Press release
A large-scale projection of a thirty year long digital artwork, with an environmental message, will be exhibited at Canary Wharf Underground station for 12 months from 13 May 2010.
As a part of a series of new contemporary art projects for the Jubilee line commissioned by Art on the Underground, artist John Gerrard’s Oil Stick Work (Angelo Martinez / Richfield, Kansas) will be projected on a massive 15m x 8m screen in Canary Wharf Underground station’s ticket hall for one year.
This complex digital moving image piece is a landscape constructed from ‘real’ information (digital photographs and topographies of an existing American agricultural landscape) mapped onto meticulously constructed 3D forms.
Over the course of its thirty-year existence (Oil Stick work began in 2008 and runs to 2038), Angelo Martinez, of the artwork’s title, arrives at an industrial grain silo at dawn (CST - Central Standard Time in North America) every day and departs at sunset. Every day he paints a perfect one metre square of the grain silo using an artist’s oil stick. Visitors to Canary Wharf are invited to watch this story unfolding three years into the life of the work.

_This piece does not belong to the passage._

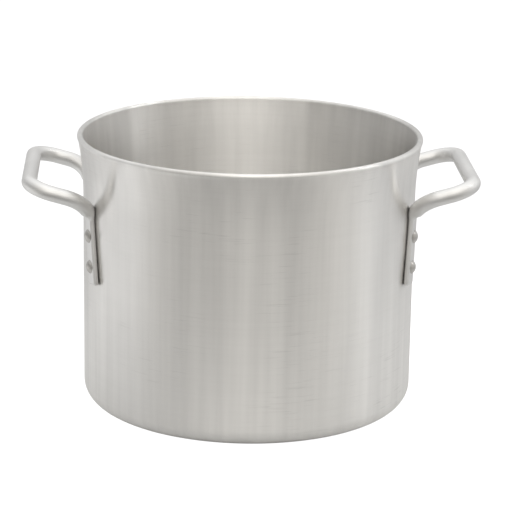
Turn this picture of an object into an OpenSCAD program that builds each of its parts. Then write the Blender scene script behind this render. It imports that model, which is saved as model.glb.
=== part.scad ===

The origins of Oil Stick Work (Angelo Martinez / Richfield, Kansas), alongside three other works in a series of four by the artist, derive from Gerrard’s research into one of America’s greatest environmental catastrophes, the American Dust Bowl of the 1930s.
The works tell of the present day exploitation of the earth by our consumer-oriented society.
Sally Shaw, Curator for Art on the Underground curator, said: ‘By sitting Oil Stick Work right under the financial heartland of the city, we get the uncanny juxtaposition of Angelo Martinez’s virtual task with the ‘electronic’‘or ‘virtual’ trading of stocks and shares in Canary Wharf’s offices above ground.
‘Commuters will be able to see the sun rising on this conscientious character every day of the year as he toils away below ground.’
Angelo’s work, and Gerrard’s piece, will finish on the day that American oil supplies are predicted to run dry.